Quadrise has manufactured and shipped the equipment and fuel for the pilot trial in Morocco for an industrial application, but cannot access the site until local COVID19 lockdowns are lifted. Meanwhile, it is working on the engineering studies for the associated larger scale trial so the delay on the project overall is minimised. Management has recently held meetings with a major KSA utility on a power project, with a national oil company in South America regarding MSAR opportunities for refinery refuelling, domestic power generation and export, and with two major shipping companies.
Quadrise is still pre-revenue. Stripping out share option and warrant charges, losses before tax widened by £0.3m y-o-y in H120 to £2.0m, reflecting higher administrative expenses (largely associated with fundraising) and a £140k commencement fee paid to Bergen. Free cash outflow increased by £0.2m to £1.5m. During the period, Quadrise raised £4.5m (gross) in total through the issue of convertible securities to Bergen, an open offer and a subscription, giving £3.8m cash at end December 2019.

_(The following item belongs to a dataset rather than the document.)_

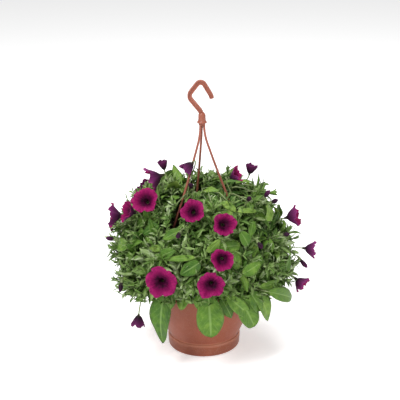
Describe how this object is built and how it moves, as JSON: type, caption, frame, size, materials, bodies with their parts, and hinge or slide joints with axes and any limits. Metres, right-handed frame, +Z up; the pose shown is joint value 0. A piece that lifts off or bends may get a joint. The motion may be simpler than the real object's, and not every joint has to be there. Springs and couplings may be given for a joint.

Given the initial delay to the first phase of the Morocco trial, management is implementing various cost-savings measures including its current lease at its London office. Together with the reduction in travel costs necessitated by COVID19, management estimates that these actions will extend the cash runway to the end of calendar Q121. This excludes the potential to raise a further £2.0m through the issue of the second tranche of convertible securities to Bergen in FY20.